A whirl of rumours had been circulating among sports journalists that a major athlete was about to come out, but the public admission by way of a published first-person account by Collins was carefully choreographed. His agent, Arn Tellem, had offered Sports Illustrated the exclusive three weeks earlier without identifying the athlete and asking the magazine to meet at an address in Los Angeles.


Shirt number
Collins used to joke that he chose the 98 shirt number when he signed for the Boston Celtics to "mess with refs when they called me for fouls" but the player admitted this week that he had picked the number to mark the year Matthew Shepard, a gay student at the University of Wyoming, was killed.

He considered ‘8’ to match the number of the piece of legislation that banned gay marriage in California but opted against it as it was the number of a player with whom he had a few scrapes on the court.

Collins said that the NBA lockout of 2011 and some alone time prompted him to start coming out to friends and family after he disclosed his secret to one of his personal trainers.

When Collins saw Joseph P Kennedy III, his roommate in Stanford and now a US congressman, marching in Boston's gay pride parade last year, he was envious and decided to go public.

“I want to do the right thing and not hide anymore,” he wrote in the column. “I want to march for tolerance, acceptance and understanding.
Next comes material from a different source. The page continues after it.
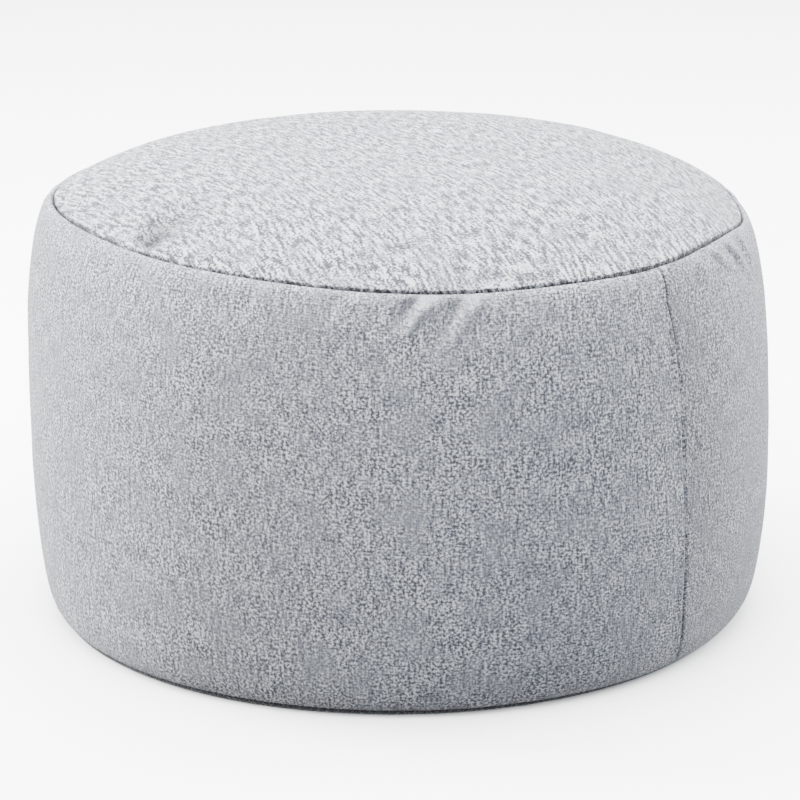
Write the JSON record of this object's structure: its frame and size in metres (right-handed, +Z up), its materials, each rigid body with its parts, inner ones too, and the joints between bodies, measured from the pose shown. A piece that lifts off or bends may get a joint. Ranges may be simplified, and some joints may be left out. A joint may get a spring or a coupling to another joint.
{
  "type": "round drum pouf",
  "caption": "Round drum pouf in pale grey cloth: a crowned top panel sewn to a bulging, filled side band, flat underneath.",
  "frame": {"origin": "centre of the base where the pouf stands, at floor level", "axes": "+Z up through the crown, -Y towards the side the picture shows, +X to the picture's right"},
  "size_m": [0.4982, 0.5019, 0.3117],
  "materials": {
    "cover_cloth": "pale cool grey upholstery cloth, woven from light and darker yarns, with a soft matt face"
  },
  "bodies": {
    "root": {"top_panel": "cover_cloth", "side_band": "cover_cloth", "base_panel": "cover_cloth"}
  },
  "joints": []
}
I want to take a stand and say, ‘me too’.”


Reaction
The news was, for the most part, greeted positively. US president Barack Obama and Oprah Winfrey called Collins to applaud him for taking a brave step. Obama said at the end of the White House press conference coinciding with the 100th day of his second term that he "couldn't be prouder".
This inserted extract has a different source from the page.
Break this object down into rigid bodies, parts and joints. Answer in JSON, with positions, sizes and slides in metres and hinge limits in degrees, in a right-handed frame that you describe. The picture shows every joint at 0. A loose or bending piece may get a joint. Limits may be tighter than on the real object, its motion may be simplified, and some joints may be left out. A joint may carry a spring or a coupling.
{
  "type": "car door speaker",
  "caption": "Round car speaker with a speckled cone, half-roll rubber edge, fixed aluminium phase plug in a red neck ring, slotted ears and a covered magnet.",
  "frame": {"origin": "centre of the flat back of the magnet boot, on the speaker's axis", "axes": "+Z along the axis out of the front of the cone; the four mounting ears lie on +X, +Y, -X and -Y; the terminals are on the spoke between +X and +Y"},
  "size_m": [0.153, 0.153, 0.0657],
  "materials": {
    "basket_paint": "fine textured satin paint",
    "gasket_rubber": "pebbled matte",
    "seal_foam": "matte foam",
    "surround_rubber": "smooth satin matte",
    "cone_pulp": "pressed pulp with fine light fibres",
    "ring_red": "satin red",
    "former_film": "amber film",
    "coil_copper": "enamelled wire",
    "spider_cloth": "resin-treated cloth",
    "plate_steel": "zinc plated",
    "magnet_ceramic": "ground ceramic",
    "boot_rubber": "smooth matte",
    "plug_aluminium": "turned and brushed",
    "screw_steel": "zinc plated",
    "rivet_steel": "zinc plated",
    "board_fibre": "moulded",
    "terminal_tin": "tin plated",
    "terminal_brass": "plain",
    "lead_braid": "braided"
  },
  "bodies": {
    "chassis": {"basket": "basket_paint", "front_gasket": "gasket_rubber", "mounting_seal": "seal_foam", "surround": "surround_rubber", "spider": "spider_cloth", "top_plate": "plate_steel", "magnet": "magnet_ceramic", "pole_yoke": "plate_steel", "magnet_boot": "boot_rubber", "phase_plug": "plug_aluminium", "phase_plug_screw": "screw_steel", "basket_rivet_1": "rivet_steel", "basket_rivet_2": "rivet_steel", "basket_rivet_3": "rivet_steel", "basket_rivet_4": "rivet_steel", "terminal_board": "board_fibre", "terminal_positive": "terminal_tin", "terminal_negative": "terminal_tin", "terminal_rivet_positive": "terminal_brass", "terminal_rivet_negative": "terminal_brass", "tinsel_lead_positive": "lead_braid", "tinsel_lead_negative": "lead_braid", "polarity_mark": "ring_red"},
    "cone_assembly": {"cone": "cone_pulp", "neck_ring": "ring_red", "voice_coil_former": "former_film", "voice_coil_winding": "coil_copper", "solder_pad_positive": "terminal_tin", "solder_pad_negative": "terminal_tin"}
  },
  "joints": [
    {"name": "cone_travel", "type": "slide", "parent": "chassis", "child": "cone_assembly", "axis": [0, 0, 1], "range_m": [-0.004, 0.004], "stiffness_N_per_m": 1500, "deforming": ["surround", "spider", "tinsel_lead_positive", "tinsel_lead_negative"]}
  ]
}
But the reaction from others typified the polar views towards homosexuality being played out far away from basketball courts in state legislatures and legal courtrooms across the country.
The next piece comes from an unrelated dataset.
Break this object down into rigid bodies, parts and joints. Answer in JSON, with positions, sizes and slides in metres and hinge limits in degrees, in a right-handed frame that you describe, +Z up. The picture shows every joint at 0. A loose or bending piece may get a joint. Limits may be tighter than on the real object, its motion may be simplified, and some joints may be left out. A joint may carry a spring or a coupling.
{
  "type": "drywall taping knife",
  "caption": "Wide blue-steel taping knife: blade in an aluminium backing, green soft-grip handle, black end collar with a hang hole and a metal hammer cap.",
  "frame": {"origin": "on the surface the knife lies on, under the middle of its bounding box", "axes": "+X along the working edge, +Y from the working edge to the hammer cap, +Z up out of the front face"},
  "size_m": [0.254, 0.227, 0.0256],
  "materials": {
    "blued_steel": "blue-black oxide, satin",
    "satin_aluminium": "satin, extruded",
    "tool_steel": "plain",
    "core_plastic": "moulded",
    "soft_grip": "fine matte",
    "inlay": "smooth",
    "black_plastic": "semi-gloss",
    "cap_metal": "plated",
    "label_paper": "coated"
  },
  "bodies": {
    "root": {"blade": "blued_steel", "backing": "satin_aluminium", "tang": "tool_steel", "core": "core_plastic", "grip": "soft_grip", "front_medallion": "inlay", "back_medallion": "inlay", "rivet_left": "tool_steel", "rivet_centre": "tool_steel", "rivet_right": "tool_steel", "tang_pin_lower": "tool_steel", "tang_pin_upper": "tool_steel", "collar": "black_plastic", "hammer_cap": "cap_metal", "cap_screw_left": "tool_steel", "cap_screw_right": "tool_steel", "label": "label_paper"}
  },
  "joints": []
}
Chris Broussard, a basketball analyst on the ESPN sports channel, said that living openly as a homosexual was a sin and "walking in open rebellion to God and to Jesus Christ".

An American footballer, NFL receiver Mike Wallace, posted a message on the Twitter social media website saying: "All these beautiful women in the world and guys wanna mess with other guys." He later apologised, saying he "never said anything was right or wrong; I just said I don't understand!!"

Since Collins' disclosure, further fuelling the news story, media commentator Howard Kurtz was fired as a columnist by the Daily Beast news website after falsely accusing Collins of concealing that he was once engaged to a woman. The player had in fact previously referred to his engagement, which he broke off in 2009 though did not acknowledge at the time that it was because he was gay.

Collins said he would like to marry and that he considered making a public statement while the Supreme Court pondered gay marriage for the first time in March in a case that could pave the way for same-sex marriages across the United States.

In the meantime support for gay marriage is building gradually state by state. This week Rhode Island became the 10th state in the country and the last in New England, a more liberal corner of the United States, to approve gay marriage.

While the most anticipated Supreme Court rulings in years are awaited in two gay marriage cases over the coming months, another interesting indicator of how America is changing will be the reaction of the NBA when Collins, a marginal player rather than a superstar, becomes a free agent in July and searches for a new team.